Johnson is one of 37 athletes who will travel to the U.S. Olympic Training Center in Chula Vista, Calif., next week for the 2011 USA Softball Women’s National Team Selection Camp. The team will be announced June 17.
For Johnson, it is an opportunity she’s thought about, but one that she never envisioned would become reality.
“I had it in my mind a lot more when I was younger, but it was more of a dream than anything,” said Johnson, who wrapped up her first season as assistant coach for the Iowa softball program. “When you’re a kid and you play softball in this country, that’s what you look toward.
“To be honest, in neither high school nor college, I had no idea I would play softball at this level.”
After finishing a stellar playing career for the Hawkeyes where she started every game and was a three-time NFCA all-Midwest Region and all-Big Ten selection, Johnson wasn’t convinced she was good enough to compete at “that” level.
“Stacy plays with extreme passion and consistency. She brings a veteran mature approach to the game and is one of the best that I’ve had the pleasure to play alongside and with.”

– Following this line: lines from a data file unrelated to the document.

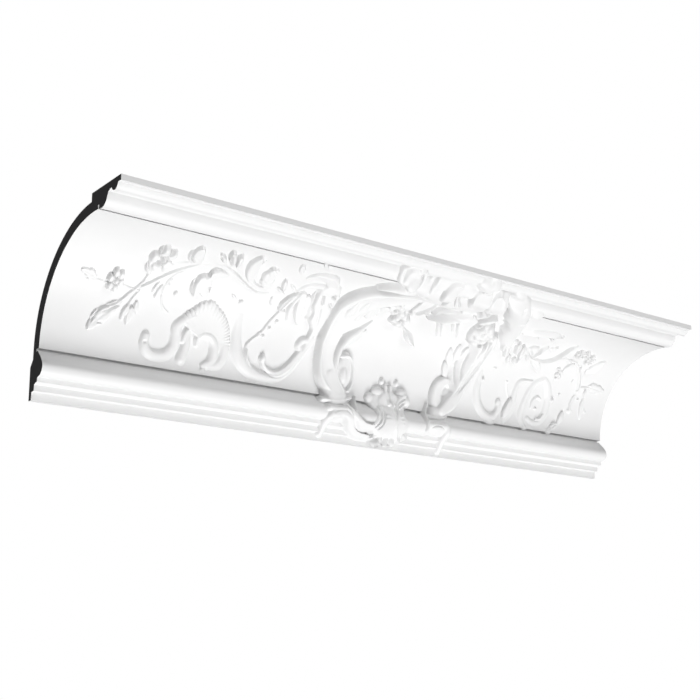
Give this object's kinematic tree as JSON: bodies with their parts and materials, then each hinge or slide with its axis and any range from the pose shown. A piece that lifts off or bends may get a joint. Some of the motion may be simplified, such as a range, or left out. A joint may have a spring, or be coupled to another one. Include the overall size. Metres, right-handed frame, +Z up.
{
  "type": "cornice moulding section",
  "caption": "White cove cornice section carved with a rocaille cartouche, scrolls and flower sprays, made to be fixed between wall and ceiling.",
  "frame": {"origin": "middle of the narrow flat face that bears on the wall, half way along the section", "axes": "+X along the section, to the right as seen from the room; +Y into the wall; +Z up, towards the ceiling"},
  "size_m": [0.8, 0.1753, 0.1731],
  "materials": {
    "polyurethane": "smooth satin white primer on a cast rigid foam"
  },
  "bodies": {
    "root": {"cornice_moulding": "polyurethane"}
  },
  "joints": []
}
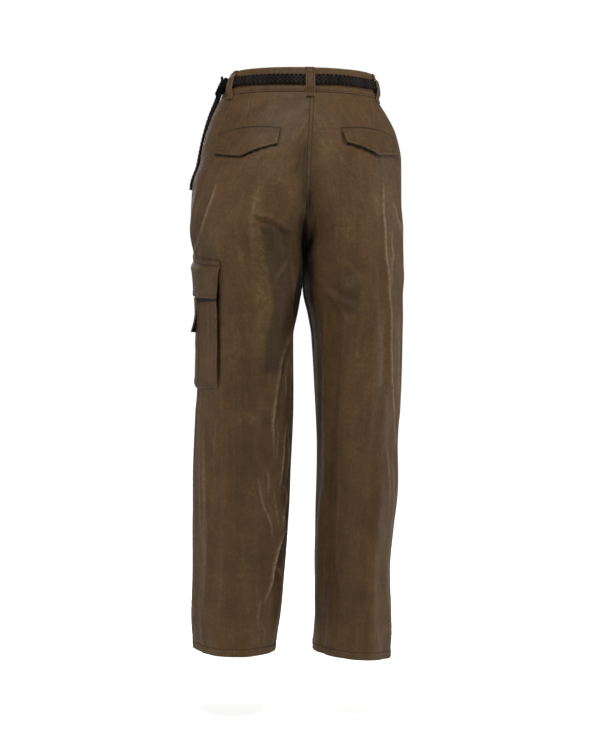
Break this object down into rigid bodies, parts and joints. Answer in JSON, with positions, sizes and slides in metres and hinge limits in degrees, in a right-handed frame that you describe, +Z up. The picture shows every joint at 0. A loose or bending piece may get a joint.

Jennie Finch, 2004 Olympic Gold medalist
“I remember my friend asking me, my first year out of college, ‘Is USA Softball something that you would ever do?’ said Johnson. “My honest response at that time was I don’t feel like I am at that level.
“I do think that was true five years ago. What I didn’t know is that I wasn’t as far away as I thought. I think I was right, but I think I was a lot closer than I realized. Really, the last five years have been about me improving.
“Not to say that I was terrible five years ago, but I certainly wasn’t the same player that I am now. That’s kind of the progression. I never thought about it because I simply didn’t think I was good enough.”
Johnson made the jump to the next level after playing five seasons in the National Professional Fastpitch (NPF) league for the Chicago Bandits. In her final season with the team, she was the league’s Most Valuable Player and an all-star. She finished her career as one of the most decorated players in NPF history, being recognized as the NPF Rookie of the Year, two-time NPF League MVP and three-time NPF All-Star.
“Stacy plays with extreme passion and consistency,” said Jennie Finch, Johnson’s former Bandits teammate and a 2004 Olympic Gold medalist. “She brings a veteran mature approach to the game and is one of the best that I’ve had the pleasure to play alongside and with.”
After hanging up her spikes to return to her alma mater as an assistant coach, Johnson felt her playing career was over. That was until she heard her name floating around the USA Softball circles.
“I thought I was going to be done playing before I had this opportunity come to me in the last few months,” said Johnson. “When I started hearing my name floating around for potentially being invited to USA tryouts, it was pretty exciting.”
In preparation for the tryout, Johnson has spent hours in the weight room working on strength and speed training, agility and general softball skills. In recent weeks, she returned to Chicago to get more live action in training with the Bandits.
“I feel I am in as good of physical condition as I have ever been,” said Johnson. “I am trying to get my game on point. You go hot, you go cold. That’s the way the game is played, but I am hoping to be hot in the next couple of weeks.”
Johnson will compete for one of the approximately 17 spots against a number of collegiate players who enter the week in peak form having recently completed the 2011 NCAA season.
“The disadvantage I have is that they’re (the other invitees) are coming off of a 55-60 game season, so they’re in peak midseason form,” said Johnson. “Obviously I have not seen that much live action for about nine months.
“The advantage I have is that I have played against the best competition out there. If I can mentally get myself into midseason form, physically the pieces will fall into place.”
Johnson is not taking the tryout lightly, as she knows this is a once-in-a-lifetime opportunity.
“I think this is a neat opportunity in a lot of ways,” said Johnson. “To represent your country is a big deal and to be proud to play for the United States, but it goes a lot further than that.
“We represent our country and our family, but I also represent the University of Iowa as both a player and coach. I think it’s a neat thing for not just me, but for my family, for the current players and coaches and alumni of this university.
“I relish the opportunity to represent that many people and to be able to go out there and put it all out on the field and see what happens.”